Social landlords should follow the Pre-action Protocol for Possession Cases by Social Landlords before pursuing possession proceedings

How to terminate

A family intervention tenant (FITs) only has the basic protection provided under the Protection from Eviction Act. They can be terminated by the landlord serving a minimum of 28 days' notice to quit. If the tenant fails to vacate a property after the expiry of the notice to quit, the landlord must then apply to the County Court for a possession order.

Review of the decision

There is no statutory requirement for a landlord to offer the tenant a review of their decision to serve a notice to quit.

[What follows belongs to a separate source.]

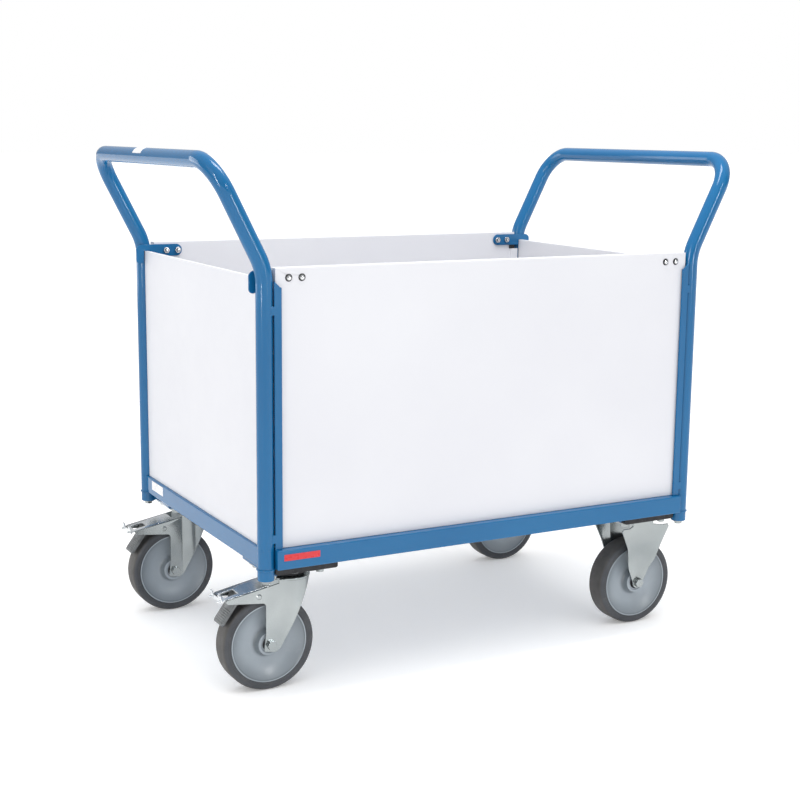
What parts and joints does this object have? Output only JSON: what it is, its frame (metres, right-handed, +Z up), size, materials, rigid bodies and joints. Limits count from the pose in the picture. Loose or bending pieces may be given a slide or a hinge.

Government guidance states that it expects private registered providers of social housing (PRPSHs) to give families the opportunity to address the reason why their tenancy is being terminated before serving a notice to quit, unless it is inappropriate. The draft guidance also expresses a view that PRPSHs may wish to offer a tenant the opportunity to review in order to ensure that the decision to terminate the tenancy is well-founded.

Public law defence

The court could have the power to assess the proportionality of making an order on human rights grounds or to consider a public law defence on conventional judicial review grounds. When it is not open to the court to consider such a defence, the tenant could ask the court to adjourn proceedings to enable an application for judicial review to be made.

Last updated: 25 March 2021

Footnotes

  • [1]

    paras 37/38 Guidance on the use of Family Intervention Tenancies, January 2009.

  • [2]

    s.298(1) Housing and Regeneration Act 2008

  • [3]

    s.298(2) Housing and Regeneration Act 2008.

  • [4]

    reg 3 Family Intervention Tenancies (Review of Local Authority Decisions) (England) Regulations 2008 SI 2008/3111.

  • [5]

    Sch.1 reg 4 Family Intervention Tenancies (Review of Local Authority Decisions)(England) Regulations 2008.

  • [6]

    reg 5 Family Intervention Tenancies (Review of Local Authority Decisions)(England) Regulations 2008 SI 2008/3111.

  • [7]

    paras 37/38 Guidance on the use of Family Intervention Tenancies, January 2009.